The Devine Punishment is the first instalment of Galas' Masque of the Red Death trilogy around the AIDS epidemic and all the agonies and drama that it brought forth. It is the most experimental and eccentric album in the series, containing almost no repeated melodic patterns and creating a horrifying atonal experience with droning rhythms, dissonant organ effects and outrageous vocals. Galas is a classically trained artist but do not expect operatic stunts, instead she performs everything from screaming hellhounds to falsettos, cracks, whispers, growls and obsessed outrage.

Each of the 2 long pieces can be divided into a number of shorter sections of which the very last one Sono L'Antichristo has to be heard to be believed. It's a demonic prayer that eradicates all other music that wants to give shape to evil. Galas impersonates AIDS itself and presents it as a curse of the antichrist. In 12 lines, repeated in a hysterical craze, she presents herself as la prova, la sanzione, la pestilenza and 9 other Italian nouns for everything that is threatening and abominable.

Needless to say the lyrical content is essential to understand and appreciate this piece. It is as much a performance as it is music. Actually, this will not pass for music to many people. But the agonizing power of it is unmatched and has to be heard. The next chapter in the series might be a better place to start though.

Review by Dobermensch
4 stars Look what I just found lurking away in a dark corner of the Archives...

A beautiful but terrifying album. Diabolical - but in a good way. Inexplicable ululations from the startlingly scary, but strangely sexy Diamanda Galas are at the forefront throughout. This is ritualistic dark ambience from someone who's clearly watched 'Rosemary's Baby' too many times. With a vocal range that defies description, next to Lisa Gerard of 'Dead Can Dance' - she's probably the strongest vocal performer I've heard from any female singer.

This is the best and most accomplished of her albums.
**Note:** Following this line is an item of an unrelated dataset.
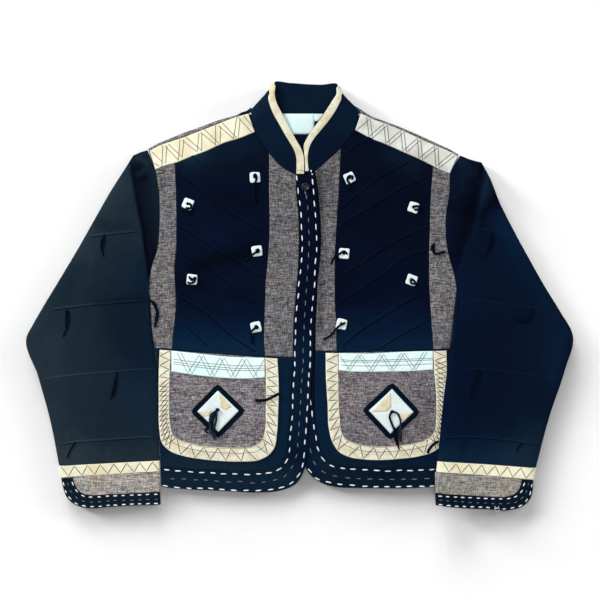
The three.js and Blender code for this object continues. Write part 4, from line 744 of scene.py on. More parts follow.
# how light and how blue each piece is: tone, hue, then strokes of amount, width and path
ROW = lambda y, a=170, b=262: [[-465 + 1.55 * a, y], [-465 + 1.55 * b, y]]
LOOKS.update({
    "sleeve_left": (0.68, 0.0, (
        (0.16, 50, [[-406.1, -52.3], [-387.5, -160.8], [-372, -246.1]]), (-0.20, 46, [[-232.5, 25.2], [-238.7, -52.3], [-244.9, -83.3]]), (0.14, 30, [[-372, -256.9], [-224.8, -253.8]]),
        (-0.12, 30, [[-294.5, -5.8], [-279, -60.1]]), (-0.46, 34, [[-261.9, 192.6], [-254.2, 149.2], [-244.9, 102.7], [-236.2, 34.5]], 1), (0.24, 9, [[-252.7, 214.3], [-238.7, 205]]), (0.2, 4, [[-249.6, 189.5], [-237.2, 198.8]]), (-0.16, 4, [[-252.7, 178.6], [-237.2, 184.8]]), (0.2, 3, [[-248, 212.7], [-237.2, 206.5]]),
        (-0.14, 7, [[-254.2, 198.8], [-238.7, 201.9]]), (0.16, 26, [[-282.1, 170.9], [-310, 121.3], [-334.8, 71.7]]), (-0.10, 9, [[-316.2, 116.6], [-291.4, 105.8], [-266.6, 108.9]]), (-0.12, 6, [[-313.1, -10.5], [-291.4, -8.9], [-235.6, -4.3]])),
        ((0.45, 44, [[-232.5, 25.2], [-232.5, -160.8]]), (-0.1, 30, [[-294.5, 149.2], [-325.5, 87.2]]))),
    "sleeve_right": (0.34, 0.75, (
        (0.20, 10, [[246.5, 214.3], [263.5, 192.6]]), (-0.26, 22, [[283.7, 195.7], [274.4, 149.2], [265.1, 115.1], [249.6, 59.3]], -1), (-0.1, 14, [[232.5, 139.9], [269.7, 136.8]]), (0.1, 4, [[251.1, 186.4], [252.7, 164.7]]), (0.12, 3, [[272.8, 195.7], [275.9, 174]]), (0.30, 13, [[288.3, 192.6], [279, 149.2], [266.6, 99.6]], 1), (0.20, 22, [[317.8, 115.1], [337.9, 77.9]]), (-0.24, 11, [[310, 155.4], [285.2, 127.5], [272.8, 99.6]]),
        (0.12, 26, [[359.6, 43.8], [406.1, -36.8], [390.6, -114.3]]), (0.32, 42, [[224.8, -263.1], [372, -263.1]]), (0.14, 24, [[328.6, -241.4], [365.8, -207.3]]), (-0.04, 30, [[291.4, -52.3], [288.3, -160.8]])),
        ((0.5, 40, [[232.5, 9.7], [240.2, -160.8]]), (-0.35, 30, [[263.5, 211.2], [263.5, 149.2]]), (0.3, 30, [[310, 102.7], [341, 25.2]]), (-0.3, 36, [[341, -256.9], [372, -222.8]]))),
    "chest_panel_left": (0.26, 0.8, (
        (0.40, 17, [[-186, 223.6], [-161.2, 223.6]]), (0.14, 24, [[-173.6, 211.2], [-77.5, 239.1]]), (0.36, 40, ROW(-86.4, 176, 262)), (0.06, 30, [[-189.1, -52.3], [-77.5, -52.3]]), (-0.20, 11, [[-164.3, 43.8], [-131.8, 54.6], [-93, 63.9], [-74.4, 77.9]]),
        (-0.10, 12, [[-186, 19], [-155, 19]]), (-0.07, 16, [[-120.9, 155.4], [-69.8, 143]]), (-0.08, 8, [[-105.4, 0.4], [-83.7, 3.5]])),
        ((0.55, 46, ROW(-80.2, 176, 262)), (-0.35, 34, [[-186, 211.2], [-77.5, 211.2]]), (0.25, 24, [[-155, 110.4], [-85.2, 94.9]]), (-0.4, 12, [[-161.2, 43.8], [-93, 62.4]]))),
    "chest_panel_right": (0.22, 0.8, (
        (0.18, 20, [[148.8, 226.7], [173.6, 208.1]]), (0.34, 38, ROW(-83.3, 340, 436)), (0.08, 22, ROW(-36.8, 340, 436)), (-0.07, 12, [[77.5, 108.9], [130.2, 136.8], [192.2, 155.4]]), (0.05, 10, [[96.1, 155.4], [117.8, 167.8]]),
        (-0.05, 12, [[130.2, 183.3], [170.5, 164.7]])),
        ((0.55, 46, ROW(-67.8, 340, 436)), (-0.35, 30, [[77.5, 226.7], [170.5, 195.7]]), (-0.25, 16, [[124, 130.6], [192.2, 149.2]]), (0.2, 20, [[108.5, 15.9], [170.5, 25.2]]))),
    "lower_front_left": (0.58, 0.85, ((0.10, 26, [[-186, -263.1], [-93, -266.2]]),), ((-0.45, 30, [[-201.5, -269.3], [-77.5, -269.3]]),)),
    "lower_front_right": (0.55, 0.9, ((-0.06, 30, [[155, -263.1], [201.5, -253.8]]),), ((-0.4, 26, [[62, -266.2], [155, -269.3]]),)),
    "edge_band_left": (0.22, 0.8, ((0.26, 40, [[3.1, -98.8], [-1.6, -160.8], [-4.7, -207.3]]), (0.40, 34, [[-23.2, -284.8], [-93, -287.9], [-201.5, -284.8]])), ((-0.45, 30, [[-23.2, -284.8], [-201.5, -284.8]]),)),
    "edge_band_right": (0.26, 0.8, ((0.20, 30, [[18.6, -207.3], [24.8, -246.1]]), (0.22, 34, [[46.5, -278.6], [124, -287.9], [201.5, -281.7]]), (-0.08, 14, [[124, -275.5], [142.6, -275.5]])), ((-0.45, 30, [[46.5, -284.8], [201.5, -284.8]]),)),
    "collar": (0.46, 0.6, ((0.16, 14, [[-74.4, 285.6], [-58.9, 304.2]]), (-0.08, 14, [[-24.8, 217.4], [-6.2, 198.8]]), (-0.10, 26, [[46.5, 232.9], [18.6, 205]]), (-0.10, 12, [[-34.1, 319.7], [-31, 291.8]])), ((0.2, 24, [[-15.5, 205], [31, 211.2]]),)),
    "back_body": (0.34, 0.3, ((0.15, 40, [[20.2, -129.8], [20.2, -207.3]]), (-0.06, 14, [[-6.2, 239.1], [12.4, 232.9]])), ()),
    "back_hem_band": (0.40, 0.3, (), ()),
    "cuff_edge_left": (0.54, 0.0, (), ()), "cuff_edge_right": (0.42, 0.2, (), ()),
    "chest_strip_inner_left": (0.5, 0, ((-0.05, 24, [[-23.2, 180.2], [-23.2, 87.2]]), (0.05, 24, [[-31, -5.8], [-31, -75.6]])), ()),
    "chest_strip_inner_right": (0.46, 0, ((-0.34, 6, [[29.4, 192.6], [32.6, 102.7], [31, -52.3]]), (-0.16, 22, [[37.2, 186.4], [40.3, 141.4]]), (0.06, 20, [[40.3, -5.8], [40.3, -75.6]])), ()),
    "chest_strip_outer_left": (0.54, 0, ((-0.08, 10, [[-217, 40.7], [-198.4, 37.6]]), (-0.06, 14, [[-207.7, 186.4], [-207.7, 170.9]])), ()),
    "chest_strip_outer_right": (0.58, 0, ((-0.10, 14, [[217, 195.7], [220.1, 164.7]]), (-0.05, 10, [[210.8, 93.4], [229.4, 87.2]])), ()),
    "back_shoulder_strip_left": (0.8, 0, (), ()), "back_shoulder_strip_right": (0.7, 0, (), ()), "cuff_tweed_left": (0.62, 0, ((-0.12, 14, [[-362.7, -291], [-356.5, -309.6]]),), ()),
    "pocket_body_left": (0.58, 0, ((-0.12, 12, [[-198.4, -136], [-192.2, -207.3]]), (0.06, 30, [[-93, -145.3], [-77.5, -222.8]])), ()), "pocket_body_right": (0.5, 0, ((0.06, 20, [[80.6, -136], [108.5, -136]]), (-0.14, 26, [[186, -207.3], [201.5, -160.8]])), ()),
    "shoulder_band_left": (0.5, 0, ((-0.13, 7, [[-86.8, 273.2], [-80.6, 260.8]]), (0.05, 8, [[-198.4, 222], [-170.5, 232.9]])), ()),
    "shoulder_band_right": (0.5, 0, ((-0.10, 9, [[96.1, 271.6], [136.4, 251.5]]), (0.05, 8, [[186, 228.2], [204.6, 222]])), ()),
    "pocket_top_left": (0.74, 0, (), ()), "pocket_top_right": (0.75, 0, (), ()),
    "cuff_cream_right": (0.66, 0, ((0.14, 9, [[244.9, -264.7], [282.1, -266.2]]),), ()),
    "pocket_border_left": (0.54, 0, ((-0.06, 7, [[-209.2, -101.9], [-212.3, -191.8], [-201.5, -225.9]]), (-0.08, 3.2, [[-176.7, -239.9], [-124, -246.1], [-77.5, -246.1], [-49.6, -235.2]]), (0.08, 2.6, [[-170.5, -233.7], [-124, -238.9], [-77.5, -238.3]])), ()),
    "pocket_border_right": (0.52, 0, ((-0.05, 6, [[48.1, -98.8], [51.1, -191.8]]), (-0.10, 5, [[215.5, -129.8], [210.8, -207.3]]), (-0.08, 3.2, [[77.5, -241.4], [133.3, -244.5], [186, -238.3]])), ()),
})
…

I once saw Diamanda Galas on 'The Tube' on Channel 4 in 1986 and will never forget the look on my parent's faces, as she wailed through a double microphone plastered in heavy make up and spider's webs with her jet black hair 18 inches high, getting louder and louder with those unearthly frequencies until our aquarium nearly shattered.

It would just be a cruel joke to call this a Satanic Mess - it's far more than that. Guaranteed - you'll never hear anything like this anywhere else.

It's actually an album about 'Aids', released in 1986 - when that affliction was just becoming public knowledge with the death of Rock Hudson.

This will probably be torture for most people to listen to, but it has that something or other that is strangely compelling. The only comparison I can think of is 'Jacula' - minus the vocals. So for goodness sake, don't play this when friends come round!

One way or the other I'm getting my bible out tonight, like a good Christian, just in case I have a visit from the Spanish Inquisition armed with crucifixes at 3.00am.